To merge the segmentation from the three annotators for each image volume, including two human raters and one segmentation neural network, the STAPLE15 algorithm was employed. It takes a collection of segmentations of an image and computes simultaneously a probabilistic estimate of the combined segmentation and is often applied in the biomedical field. To validate our segmentations from all three annotators, two metrics commonly used for measuring segmentation performance were calculated:

  • F1 score is a counting-based metric that measures the overlap between a reference mask and another input segmentation. The value of the F1 score varies from 0 to 1, where 0 means no overlap and 1 full overlap.

  • Hausdorff distance showcases the maximum distance between two segmentation masks. As a distance-based metric, it usually works as a complement to the counting-based metric and focuses on the assessment of the segmentation boundary and shape. Here we normalized the Hausdorff distance via the diagonal of the 3D image volume. Close to 0 means less separation between the two segmentations, and close to 1 presents larger distance.

The results of the segmentation evaluation are listed in Table 3, where the anatomical structures are ordered based on the distance to the OCT probe.
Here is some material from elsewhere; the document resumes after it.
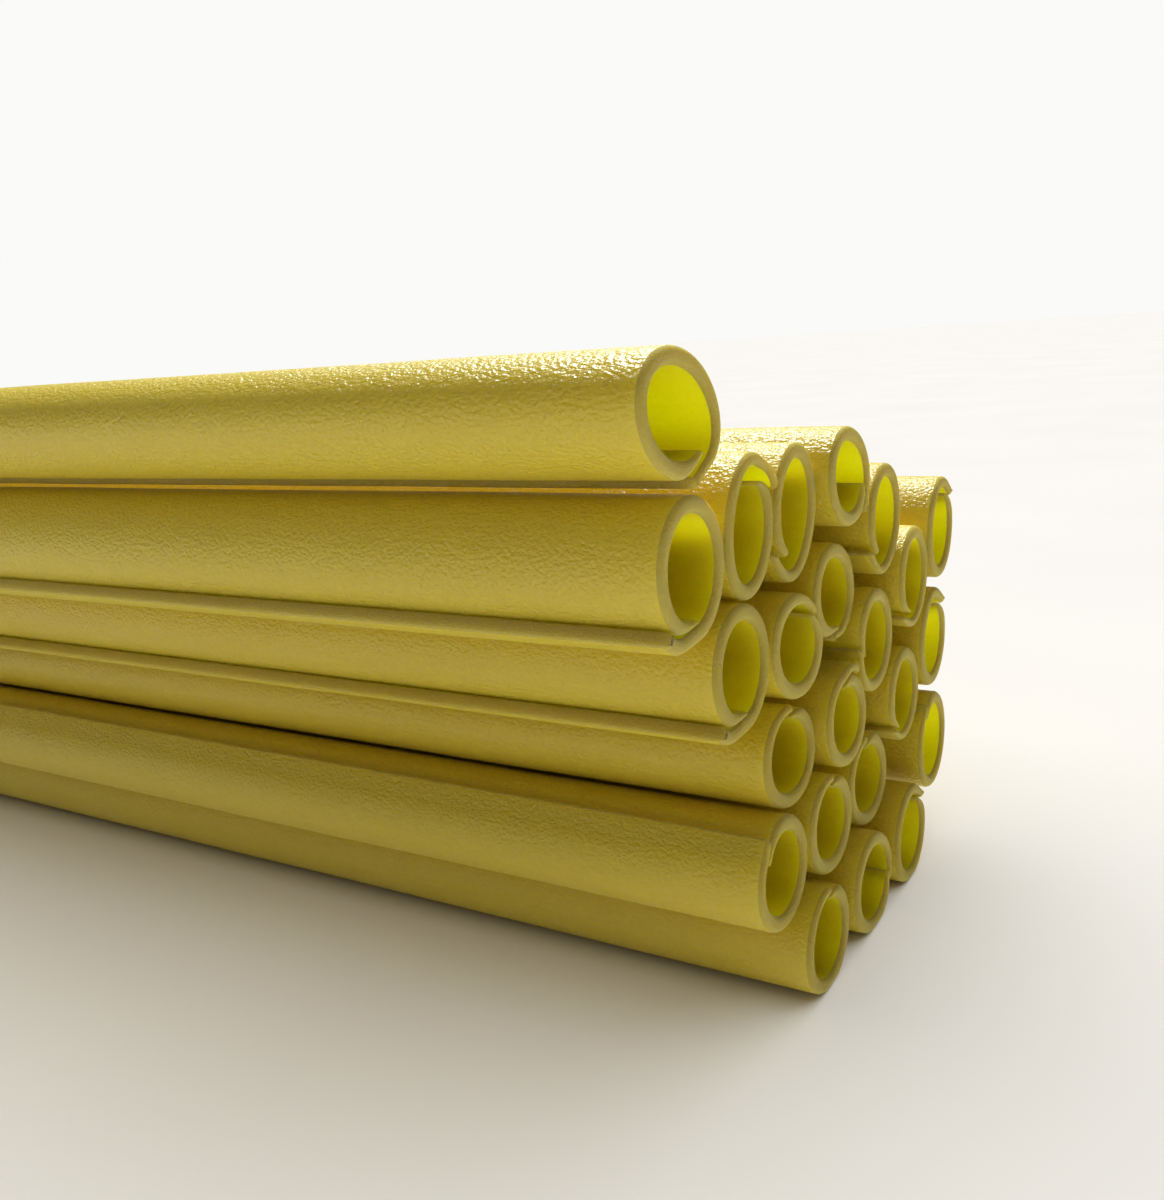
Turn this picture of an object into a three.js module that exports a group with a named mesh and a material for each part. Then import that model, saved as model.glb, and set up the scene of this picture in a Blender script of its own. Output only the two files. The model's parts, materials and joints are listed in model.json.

The values in each cell show the average F1 score and Hausdorff distances of all annotators on all anatomical structures. As indicated by comparing the table values, most of the anatomical structures do not have large discrepancies, and the annotators agree with the merged results. However, with the increase in the distance to the probe (from top to bottom), a decreasing tendency of F1 score can be observed which corresponds to the decrease of OCT image quality over depths, e.g. larger noise around the stapes regions. Although the F1 scores of stapes and promontory are lower than other structures, particularly for annotator A1, Hausdorff distances are low enough to prove the rationality.

Table 3 Comparison between the segmentation of all raters including two human raters (A1, A2) and one neural network rater (A3).

One interesting fact is the third rater, i.e. the neural network, outperforms the rater A1, the medical student. This proves the comparable capability of the neural network in segmenting OCT images against a human rater.

Usage Notes

The dataset was published under the Creative Commons Attribution (CC-BY 4.0) license. It can facilitate algorithm development in various deep learning tasks, for example, semantic segmentation, pathology detection or classification, etc. On the one hand, it can be combined with OCT image datasets from other anatomy for fast learning of OCT data and to improve performance. On the other hand, integration with data from other modalities via image registration enables the knowledge transfer to promote the visibility and readability of target structures. For easy processing of the dataset and evaluation of the developed methods, basic functions including 3D model reconstruction, visualization, and metrics calculation are provided.